Tuesday, March 23, 2010, 1:50 PM

A Touch of Class - An Update

Although courts continue to follow the concept that only a "minimal showing" is necessary to obtain conditional certification of a collective ("class") action under the Fair Labor Standards Act, the more complex and varied the jobs are, the less likely that class treatment will be available. Consider the following recent examples: certification was granted in Khadera v. ABM Industries (WD Wash)(janitors); Marrero v. KRA Corp. (ED Pa)("career agents" for government consulting firm); Davis v. Terminix International (ED Va)(pest technicians); Ferrer v. Raines & Walsh & Sons (SD NY)(construction workers); and Martinez v. Cargill Meat solutions (D Neb)(meat processing production line personnel). Class certification was denied in Velasquez v. HSBC Finance Corp. (ND Cal.)(account executives handling loans, insurance and a variety of other financial products) and Combs v. Jennifer Convertibles (ND Cal)(plaintiffs wanted to represent "all employees" of furniture chain). In Salazar v. Butterball (D Colo), the union representing poultry processors was found to have acquiesced in the company's practices regarding donning and doffing, and the case was dismissed.

Likewise, attempts to expand already-certified classes or to define the class too broadly are meeting judicial resistance. In Murray v. Tyson Foods (CD Ill), nearly 1500 additional plaintiffs were denied leave to join into a case where the plaintiffs' attorneys had failed to move for class certification. Two out of three claims of Pizza Hut delivery drivers in Wass v. NPC International (D Kan) were booted dut to the vagueness of the complaint filed with the court. In Parker v. Smithfield Foods (EDNC), plaintiffs and the defendant jointly obtained a narrowing of the certified class to exclude personnel performing nonprocessing jobs.

Nor does the employer have to await lengthy discovery and a motion from plaintiffs' counsel to address the class issue. In Vinole v. Countrywide Home Loans, a case involving both federal and state wage-hour claims filed by "external home loan consultants," the employer filed a preemptive motion to deny class certification, asserting that a "highly factual, individualized analysis" of each employee's job was necessary. The District Court accepted that argument, and the US Court of Appeals for the Ninth Circuit agreed.

One of the most unusual decisions we've seen lately is Smith v. Johnson & Johnson. In her deposition, plaintiff Smith expounded on the independence she enjoyed from any but the most basic directions on how to perform her job, a posture which the trial court found fatal to her insistence that she was engaged in nonexempt work. On appeal, she tried to characterize her sworn statements as "puffery" - she insisted she had inflated her own importance. The Third Circuit was not impressed with this newfound modesty, and upheld the dismissal of the case.
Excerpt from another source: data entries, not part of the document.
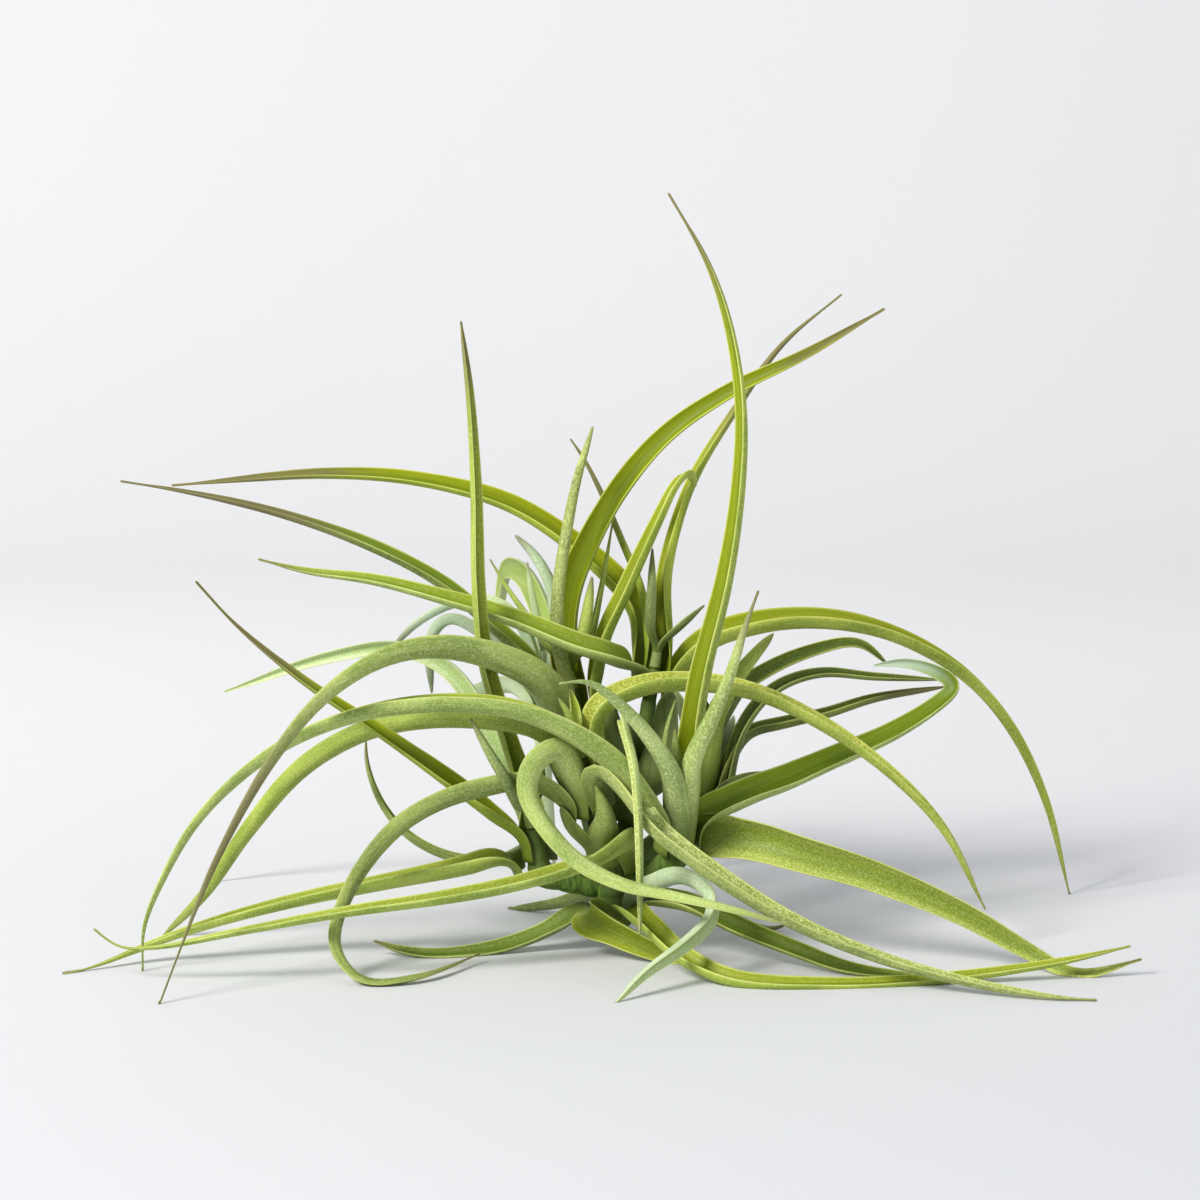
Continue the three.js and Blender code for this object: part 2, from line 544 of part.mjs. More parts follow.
// A folded blade: a channel that starts as a sheath round its branch and narrows to its tip.
// With room it is that much larger all round, which is the space that its neighbours leave it.
function leafSolid(leaf, room = 0) {
  const { line, radius, outward } = leafLine(leaf);
  const { reach, ahead, inner } = follow(line, outward, leaf.roll ?? 0);
  const total = reach.at(-1);
  const rings = ringPlaces(reach, ahead).map((i) => {
    const open = THREE.MathUtils.smoothstep(reach[i], 0, OPENING);
    const share = Math.max(0, (reach[i] - SHEATH) / (total - SHEATH));
    const width = Math.max(TIP_WIDTH, leaf.width * (1 - share) ** leaf.taper);
    const clasp = Math.min(CLASP, (CLASP_SHARE * leaf.width) / radius);
    const fold = THREE.MathUtils.lerp(clasp, FOLD, open);
    const round = THREE.MathUtils.lerp(radius, width / 2, open);
    const half = THREE.MathUtils.lerp(BLADE, MARGIN, share) / 2 + room;
    const side = ahead[i].clone().cross(inner[i]);
    // The route runs through the middle of the channel's height
    const lowered = (round * (1 - Math.cos(fold)) * open) / 2;
    const centre = line[i].clone().addScaledVector(inner[i], round - lowered);
    if (i === 0) centre.addScaledVector(ahead[i], -room);
    // A blade that reaches the surface lies flat on it, at its full thickness
    const place = (angle, far, lowest) => {
      const point = centre.clone()
        .addScaledVector(inner[i], -far * Math.cos(angle))
        .addScaledVector(side, far * Math.sin(angle));
      if (room === 0) point.z = Math.max(point.z, lowest);
      return point;
    };
    const wide = fold + room / round;
    const outerFace = SPREAD.map((s) => place(s * wide, round + half, 0));
    const innerFace = SPREAD.map((s) => place(-s * wide, Math.max(round - half, TIGHTEST), MARGIN));
    return [...outerFace, ...innerFace];
  });
  const rootFaces = [0, 1, 2].flatMap((j) => [[j, j + 1, 6 - j], [j, 6 - j, 7 - j]]);
  const tip = line.at(-1).clone().addScaledVector(ahead.at(-1), room);
  if (room === 0) tip.z = Math.max(tip.z, 0);
  return skin(rings, rootFaces, tip);
}

// A round stem from its foot to a blunt end
function stemSolid(foot, top, radii, room = 0) {
  const along = top.clone().sub(foot).normalize();
  const right = new THREE.Vector3(1, 0, 0).projectOnPlane(along).normalize();
  const back = along.clone().cross(right);
  const rings = radii.map((radius, i) => Array.from({ length: STEM_SIDES }, (_, j) => {
    const angle = (-2 * Math.PI * j) / STEM_SIDES;
    return foot.clone()
      .lerp(top, i / (radii.length - 1))
      .addScaledVector(right, (radius + room) * Math.cos(angle))
      .addScaledVector(back, (radius + room) * Math.sin(angle));
  }));
  const rootFaces = Array.from({ length: STEM_SIDES - 2 }, (_, j) => [0, j + 1, j + 2]);
  const tip = top.clone().addScaledVector(along, CLEAR + room);
  return skin(rings, rootFaces, tip);
}

function joined(bodies) {
  return bodies.reduce((whole, body) => whole.add(body));
}

// All branches are one woody stem
function stem(room) {
  return joined(Object.values(BRANCHES).flatMap((branch) => {
    const { foot, top } = branchLine(branch);
    const upper = stemSolid(foot, top, [branchRadius(branch, 0), branchRadius(branch, 1)], room);
    if (!branch.neck) return [upper];
    const lower = stemSolid(seen(branch.foot), foot, [STEM_FOOT, STEM_FOOT], room);
    return [lower, upper];
  }));
}

// The young leaves of a rosette round its growing point, just above the end of their branch
function heart({ branch, young }) {
  const { top, length, along } = branchLine(BRANCHES[branch]);
  const bottom = top.clone().addScaledVector(along, 2 * CLEAR);
  const end = bottom.clone().addScaledVector(along, HEART);
  const point = stemSolid(bottom, end, [STEM_TOP, STEM_TOP / 2]);
  const leaves = young.map((leaf) => leafSolid({
    branch, ring: 0, radius: STEM_TOP / 2, lift: length + 3 * CLEAR, taper: YOUNG_TAPER, ...leaf,
  }));
  return joined([point, ...leaves]);
}

function touches(one, other) {
  const [a, b] = [one.boundingBox(), other.boundingBox()];
  return [0, 1, 2].every((k) => a.min[k] < b.max[k] && b.min[k] < a.max[k]);
}

// A body with the room of its neighbours taken off, less any crumb that this cuts free
function clearOf(body, rooms) {
  let kept = body;
  for (const room of rooms) {
    if (!touches(kept, room)) continue;
    const pieces = kept.subtract(room).decompose();
    kept = pieces.reduce((most, piece) => (piece.volume() > most.volume() ? piece : most));
  }
  return kept;
}

function meshOf(name, body, tone) {
  const { vertProperties, triVerts } = body.getMesh();
  const geometry = new THREE.BufferGeometry();
  geometry.setAttribute('position', new THREE.BufferAttribute(vertProperties, 3));
  geometry.setIndex(new THREE.BufferAttribute(triVerts, 1));
  geometry.translate(-MIDDLE.x, -MIDDLE.y, 0);
  const material = new THREE.MeshStandardMaterial({ color: TONES[tone], roughness: 0.6, metalness: 0 });
  const mesh = new THREE.Mesh(geometry, material);
  mesh.name = name;
  return mesh;
}

const plant = new THREE.Group();
const rooms = [stem(CLEAR)];
plant.add(meshOf('branching_stem', stem(0), 'woody'));
for (const leaf of LEAVES) {
  plant.add(meshOf(leaf.name, clearOf(leafSolid(leaf), rooms), leaf.tone));
  rooms.push(leafSolid(leaf, CLEAR).add(leafSolid(leaf)));
}
for (const rosette of HEARTS) plant.add(meshOf(rosette.name, clearOf(heart(rosette), rooms), rosette.tone));

export default plant;
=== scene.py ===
"""An inca gold air plant in Blender: finer leaves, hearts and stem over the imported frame.

Units are metres in the frame; the leaf lists are in millimetres as seen from the front.
"""

import math

import bpy
import numpy as np
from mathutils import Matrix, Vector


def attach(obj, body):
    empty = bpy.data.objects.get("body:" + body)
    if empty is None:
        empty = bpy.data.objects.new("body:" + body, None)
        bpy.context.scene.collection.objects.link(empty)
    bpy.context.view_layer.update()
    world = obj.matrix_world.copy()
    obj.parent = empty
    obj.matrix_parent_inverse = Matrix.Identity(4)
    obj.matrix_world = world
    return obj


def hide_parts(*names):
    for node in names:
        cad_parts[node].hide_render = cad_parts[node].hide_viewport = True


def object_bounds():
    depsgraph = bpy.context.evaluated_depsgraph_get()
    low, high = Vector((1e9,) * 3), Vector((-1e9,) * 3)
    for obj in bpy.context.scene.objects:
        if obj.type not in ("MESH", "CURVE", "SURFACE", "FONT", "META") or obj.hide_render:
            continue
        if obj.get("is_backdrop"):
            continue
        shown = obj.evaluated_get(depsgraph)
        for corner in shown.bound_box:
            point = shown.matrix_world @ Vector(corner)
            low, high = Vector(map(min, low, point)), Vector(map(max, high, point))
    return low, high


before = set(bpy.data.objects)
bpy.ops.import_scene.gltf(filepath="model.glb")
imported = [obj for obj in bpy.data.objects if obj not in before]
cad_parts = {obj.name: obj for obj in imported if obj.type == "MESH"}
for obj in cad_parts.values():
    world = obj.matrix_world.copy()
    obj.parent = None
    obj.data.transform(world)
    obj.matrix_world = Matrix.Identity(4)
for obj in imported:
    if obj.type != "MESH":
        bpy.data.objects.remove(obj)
cad_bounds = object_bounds()
scene = bpy.context.scene


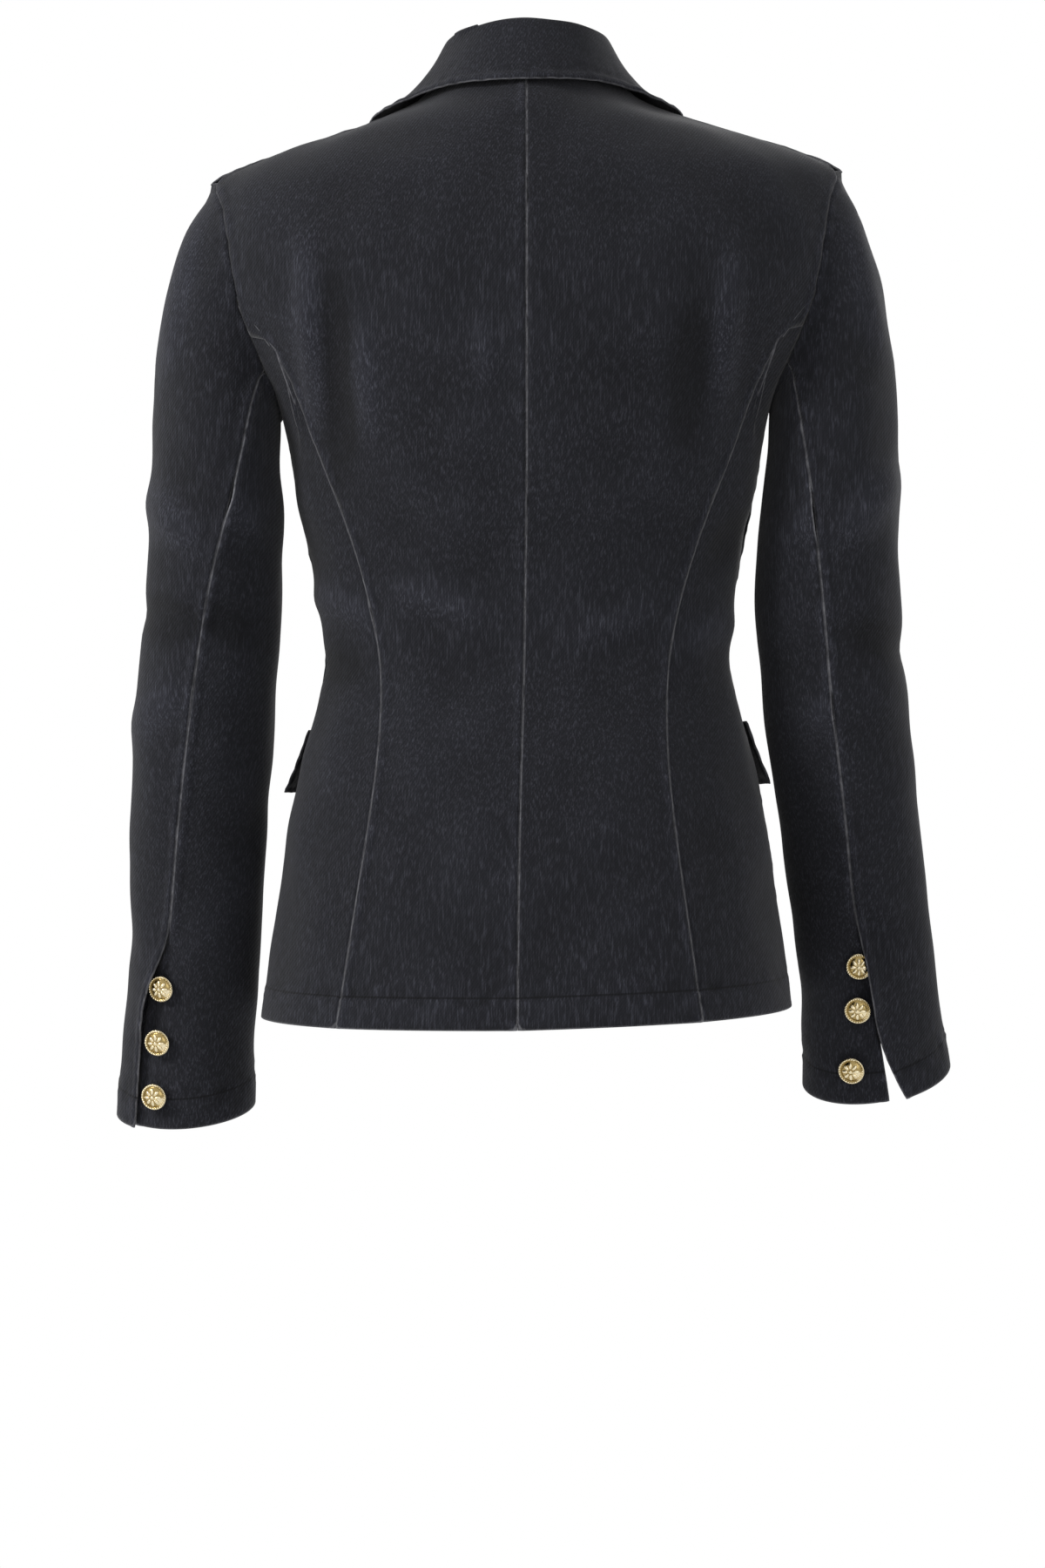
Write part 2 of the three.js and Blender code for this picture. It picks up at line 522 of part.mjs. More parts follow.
// Rows of a sleeve: the cap bends from the armhole to the first ring, and the rings follow.
function sleevePoint(side, rings, holes, row, angle, raise) {
  const first = rings[0].z;
  if (row >= CAP_ROWS) return ringPoint(rings, rings[row - CAP_ROWS].z, angle, side, raise);
  const wrapped = angle > 180 ? angle - 360 : angle;
  const hole = wrapped >= 0 ? holes.behind : holes.front;
  const start = hole.getPointAt(Math.abs(wrapped) / 180).add(new THREE.Vector3(side * SLEEVE_OFFSET, 0, 0));
  const end = ringPoint(rings, first, angle, side);
  const middle = end.clone().setZ(lerp(end.z, start.z, CAP_FULLNESS));
  return new THREE.QuadraticBezierCurve3(start, middle, end).getPoint(row / CAP_ROWS);
}

const edgeAngle = (rings, row, column) =>
  row >= CAP_ROWS
    ? rings[row - CAP_ROWS][column]
    : lerp(SLEEVE_SEAM_ARMHOLE, rings[0][column], row / CAP_ROWS);

const fadeFrom = (edge, angle) => Math.max(0, 1 - Math.abs(edge - angle) / VENT_FADE) ** 2;

// Sleeves: an upper and an under half, which part below the vent top.
for (const [name, side] of Object.entries(sides)) {
  const rings = SLEEVE_RINGS[name];
  const holes = armhole(side);
  const rows = CAP_ROWS + rings.length;
  const half = (column, farAngle, columns, raise) =>
    Array.from({ length: rows }, (_, row) => {
      const edge = edgeAngle(rings, row, column);
      const ring = rings[Math.max(row - CAP_ROWS, 0)];
      return Array.from({ length: columns + 1 }, (_, j) => {
        const angle = lerp(edge, farAngle, j / columns);
        return sleevePoint(side, rings, holes, row, angle, raise(ring) * fadeFrom(edge, angle));
      });
    });
  const axis = new THREE.Vector3(side * 205, -10, -400);
  wall(`upper_sleeve_${name}`, half("upper", SLEEVE_FRONT_SEAM, UPPER_COLUMNS, (ring) => ring.lift), axis);
  wall(`under_sleeve_${name}`, half("under", 360 + SLEEVE_FRONT_SEAM - FRONT_SEAM_EASE, UNDER_COLUMNS, (ring) => -ring.sink), axis);
}

// Flaps: sewn along their top edge over the hip pockets, standing off at the free edge.
for (const [name, side] of Object.entries(sides)) {
  const columns = 8;
  const rows = 3;
  const flat = Array.from({ length: rows + 1 }, (_, i) =>
    Array.from({ length: columns + 1 }, (_, j) =>
      place(lerp(FLAP.backAngle, FLAP.frontAngle, j / columns), lerp(FLAP.top, FLAP.bottom, i / rows)),
    ),
  );
  const lift = (i) => WALL + FLAP.stand + FLAP.flare * (i / rows) ** 2;
  wall(`flap_${name}`, moved(onBody(flat, side), torsoAxis, lift), torsoAxis);
}

// A domed button on its shank, by half profile: distance from the axis and height, for a rim of 1.
function button(name, radius, point, direction) {
  const profile = [
    [0, 0],
    [0.26, 0],
    [0.26, 0.24],
    [0.92, 0.26],
    [1, 0.36],
    [0.93, 0.46],
    [0.62, 0.6],
    [0, 0.7],
  ];
  const shape = profile.map(([across, up]) => new THREE.Vector2(across * radius, up * radius));
  const geometry = new THREE.LatheGeometry(shape, 10);
  const upright = new THREE.Quaternion().setFromUnitVectors(new THREE.Vector3(0, 1, 0), direction);
  geometry.applyQuaternion(upright);
  geometry.translate(...point.clone().addScaledVector(direction, BUTTON_GAP).toArray());
  addMesh(name, geometry, GILT);
}

// Sleeve buttons: in a row on the under sleeve, beside its vent edge.
for (const [name, side] of Object.entries(sides)) {
  const rings = SLEEVE_RINGS[name];
  for (const { name: number, z, angle } of SLEEVE_BUTTONS[name]) {
    const sink = -read(rings, "sink", z) * fadeFrom(read(rings, "under", z), angle);
    const point = ringPoint(rings, z, angle, side, sink);
    const along = ringPoint(rings, z - 4, angle, side, sink).sub(point);
    const around = ringPoint(rings, z, angle + 4, side, sink).sub(point);
    const direction = along.cross(around).multiplyScalar(side).normalize();
    button(`sleeve_button_${name}_${number}`, BUTTON_RADIUS, point, direction);
  }
}

// Front buttons: on the centre line, over the right front.
FRONT_BUTTONS.forEach((z, k) => {
  const onFront = stand(body(-90, z), -1);
  const direction = new THREE.Vector3(0, -1, 0);
  const point = onFront.addScaledVector(direction, OVERLAP_LIFT);
  button(`front_button_${k + 1}`, FRONT_BUTTON_RADIUS, point, direction);
});

export default group;
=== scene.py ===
import math

import bmesh
import bpy
from mathutils import Matrix, Vector, kdtree, noise


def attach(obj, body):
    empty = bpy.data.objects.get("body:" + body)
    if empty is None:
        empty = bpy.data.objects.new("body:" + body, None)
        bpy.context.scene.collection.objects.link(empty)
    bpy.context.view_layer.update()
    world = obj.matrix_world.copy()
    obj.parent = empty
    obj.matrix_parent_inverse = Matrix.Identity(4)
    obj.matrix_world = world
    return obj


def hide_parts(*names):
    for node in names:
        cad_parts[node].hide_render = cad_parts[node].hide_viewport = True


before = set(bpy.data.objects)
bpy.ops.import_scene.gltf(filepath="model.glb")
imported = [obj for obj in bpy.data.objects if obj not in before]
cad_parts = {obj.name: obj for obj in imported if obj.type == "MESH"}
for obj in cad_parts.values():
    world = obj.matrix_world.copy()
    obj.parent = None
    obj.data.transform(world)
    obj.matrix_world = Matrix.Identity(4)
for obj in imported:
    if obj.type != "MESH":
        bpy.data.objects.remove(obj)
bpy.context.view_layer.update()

sides = {"left": 1, "right": -1}

# ---- Camera: level, straight behind the wearer, at the height of the middle of the picture.
camera = bpy.data.objects.new("camera", bpy.data.cameras.new("camera"))
bpy.context.scene.collection.objects.link(camera)
camera.location = (0, 2.8, -0.4417)
camera.rotation_euler = (math.radians(90), 0, math.radians(180))
camera.data.lens = 100.8
bpy.context.scene.camera = camera
bpy.context.scene.view_settings.view_transform = "Standard"


# ---- Floor and studio: a matt white floor far below the worn blazer, and even white light.
def add_node(material, kind, inputs=None, **settings):
    """Adds a node with its settings; an input is a value, or the output that it is linked to."""
    node = material.node_tree.nodes.new(kind)
    for name, value in settings.items():
        setattr(node, name, value)
    for name, value in (inputs or {}).items():
        socket = node.inputs[name]
        if isinstance(value, bpy.types.NodeSocket):
            material.node_tree.links.new(value, socket)
        else:
            socket.default_value = value
    return node


def linear(colour):
    """An sRGB hex colour as linear RGBA."""
    values = [int(colour[i:i + 2], 16) / 255 for i in (1, 3, 5)]
    return [v / 12.92 if v <= 0.04045 else ((v + 0.055) / 1.055) ** 2.4 for v in values] + [1.0]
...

It all goes to show that not all classes are certifiable, not all FLSA claims are meritorious, and even jurisdictions which have been seen as bad places for employers to litigate can be persuaded to listen to what an employer has to say. Careful analysis of the facts and the law by both plaintiffs and defendants can result in more care in whether complaints are filed at all, how they are handled, and how they are resolved.